Both Fields and West each have a single scene in the film where they alone are the featured performer. West’s scene involves the local school. Under really lame pretenses — plot barely exists in West’s script — Flower Belle ends up in the schoolhouse teaching for the day. It’s an excuse for her to hit on and get gawked at by teenage boys, and it’s really kind of skeevy. Fields, meanwhile, moonlights as a bartender with his friend Squawk Mulligan (Jimmy Conlin) and tells one of his trademark stories to a customer waiting for his drink.

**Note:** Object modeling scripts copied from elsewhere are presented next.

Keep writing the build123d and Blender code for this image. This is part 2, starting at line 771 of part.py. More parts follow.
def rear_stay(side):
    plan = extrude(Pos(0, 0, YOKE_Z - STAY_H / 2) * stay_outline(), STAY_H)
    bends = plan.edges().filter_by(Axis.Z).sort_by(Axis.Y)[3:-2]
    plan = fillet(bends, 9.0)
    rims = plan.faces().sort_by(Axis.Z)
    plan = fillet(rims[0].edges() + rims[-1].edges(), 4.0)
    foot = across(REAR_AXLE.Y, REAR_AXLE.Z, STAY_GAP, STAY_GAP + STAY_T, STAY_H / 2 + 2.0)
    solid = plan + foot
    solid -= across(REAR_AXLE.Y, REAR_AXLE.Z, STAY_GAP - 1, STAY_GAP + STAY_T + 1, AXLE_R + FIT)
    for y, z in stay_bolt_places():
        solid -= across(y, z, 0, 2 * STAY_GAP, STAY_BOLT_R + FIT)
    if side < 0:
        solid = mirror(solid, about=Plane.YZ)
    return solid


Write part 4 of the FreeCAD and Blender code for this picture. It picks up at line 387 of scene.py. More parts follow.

Twillie manages to get into Flower Belle’s bedroom but while he’s bathing, she sneaks out to see the Masked Bandit. Meanwhile a goat gets into the bed, and Twillie — you know where I’m going with this — mistakes the goat for Flower Belle. When he realizes where she’s gone, he decides to pretend to be the Masked Bandit so he can enjoy Flower Belle’s affections.
While pretending to be the Bandit, the townspeople catch him and decide he’s the real Bandit. Flower Belle knows better, but can’t help Twillie as she’s also jailed as an accomplice. Flower Belle busts out of prison and finds Jeff Badger, and while asking him for help discovers he’s the real Masked Bandit.
A mob breaks into the jail and takes Twillie to the gallows to hang him before he can even be tried. When asked if he has any last requests, he says, “I’d like to see Paris before I die. Philadelphia will do.” As they put the rope around his neck, he shouts, “Cuthbert J. Twillie for mayor!” as though he was giving a political speech.
The Bandit arrives and stops the hanging, and gives back a huge bag of money for the town and the school, which apparently sets everything right. The next day Badger and the newspaperman let Flower Belle know their intentions, and she makes it clear that she’s not a one-man woman. Twillie is preparing to leave, as he obviously now knows that he and Flower Belle were never really married.
As Twillie leaves, he says to Flower Belle the classic (misquoted) Mae West line: “Come up and see me sometime.”
“I will, my little chickadee,” she responds back.
Much of my information about the filming of “My Little Chickadee” comes from W.C. Fields by James Curtis, pages 398-414.